* Data provided:

== == ==

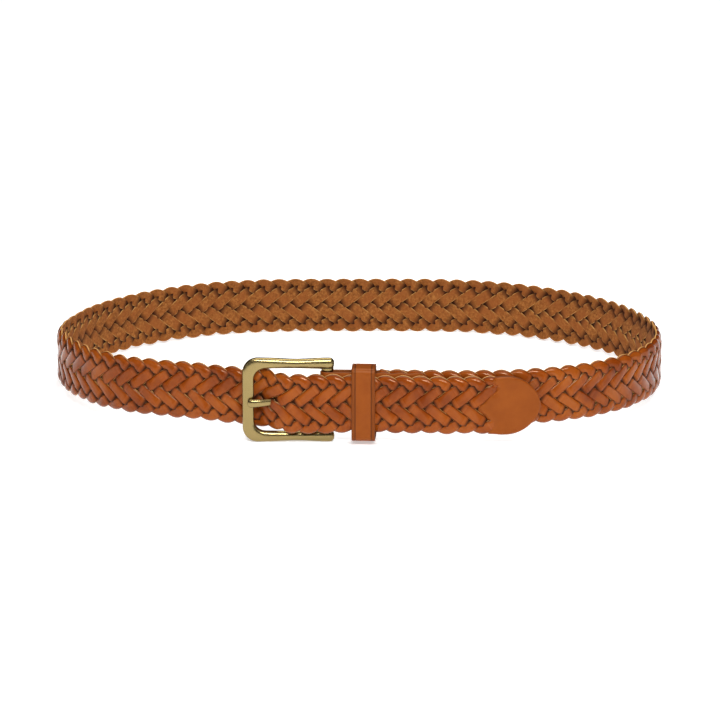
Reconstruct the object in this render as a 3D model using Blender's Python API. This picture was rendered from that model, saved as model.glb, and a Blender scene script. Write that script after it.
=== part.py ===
"""A braided leather belt, fastened, standing on its edge: strap, tip tab, chape, keeper, buckle frame and prong.

Run it with: blender --background --python part.py. Sizes are in metres, with +Z up.
Seen from above, the belt stands in a flattened ring that starts at the middle of its front. One line along the
middle of the strap starts at the buckle's hinge bar, goes once round the ring and ends at the tip. A place on a
soft piece is (along, up, out): how far along that line, how far above it, and how far out of the ring.
"""

import math

import bmesh
import bpy
import numpy as np
from mathutils import Vector

# Driving sizes
RING_LENGTH = 0.912  # once round the waist
RING_FLATNESS = 0.355  # how far the ring's heading swings ahead of an even turn, in radians
RING_END_ROUNDNESS = 0.050
STRAP_WIDTH = 0.035
STRAP_NARROWING = 0.002  # how much narrower the braid is at the buckle
STRAP_THICKNESS = 0.0036
BRAID_PITCH = 0.0101  # from one scallop of the edge to the next
LEAF_THICKNESS = 0.0015
CLEARANCE = 0.0003
FRAME_LENGTH = 0.0533
FRAME_BAR_WIDTH = 0.0062
FRAME_BAR_DEPTH = 0.0050
FRAME_PLAY = 0.0016  # room above and below the strap in the frame
PRONG_WIDTH = 0.0042
PRONG_DEPTH = 0.0030
CHAPE_LENGTH = 0.0560
TAIL_LENGTH = 0.1208  # from the hinge bar to the tip's point
TAB_LENGTH = 0.0283
KEEPER_WIDTH = 0.0139
KEEPER_PLAY = 0.0026  # room above and below the strap in the keeper

# Where the pieces sit
HINGE_PLACE = -0.0185  # along the ring from the middle of its front
HINGE_SINK = 0.0066  # how far the hinge bar is inside the ring
KEEPER_FROM_HINGE = 0.0218
FRAME_DROP = 0.0018  # how far each piece hangs below the middle of the strap's inner layer
KEEPER_DROP = 0.0031
TAIL_DROP = 0.0028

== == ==

* Work to do:
Print the listing above from its first line through the line with "frame and prong.", and stop there.

* Task answer:
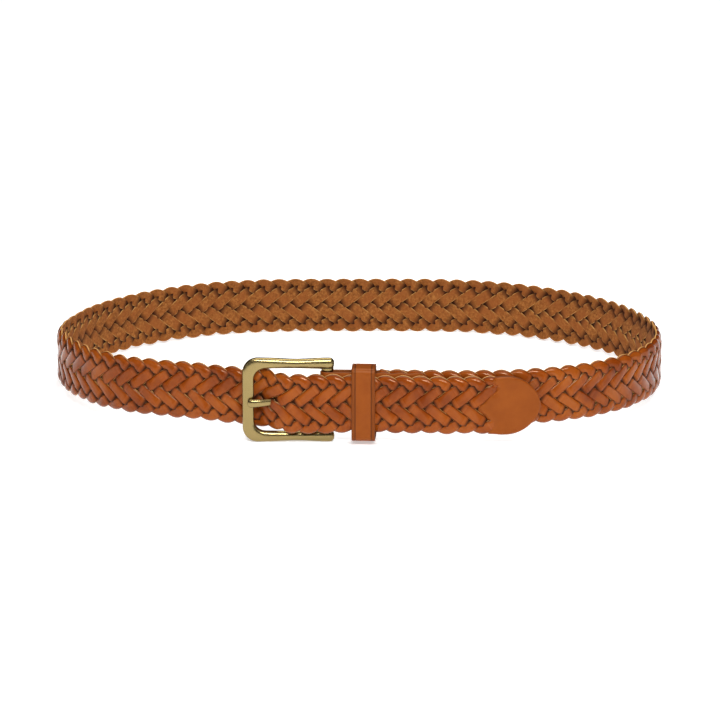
Reconstruct the object in this render as a 3D model using Blender's Python API. This picture was rendered from that model, saved as model.glb, and a Blender scene script. Write that script after it.
=== part.py ===
"""A braided leather belt, fastened, standing on its edge: strap, tip tab, chape, keeper, buckle frame and prong.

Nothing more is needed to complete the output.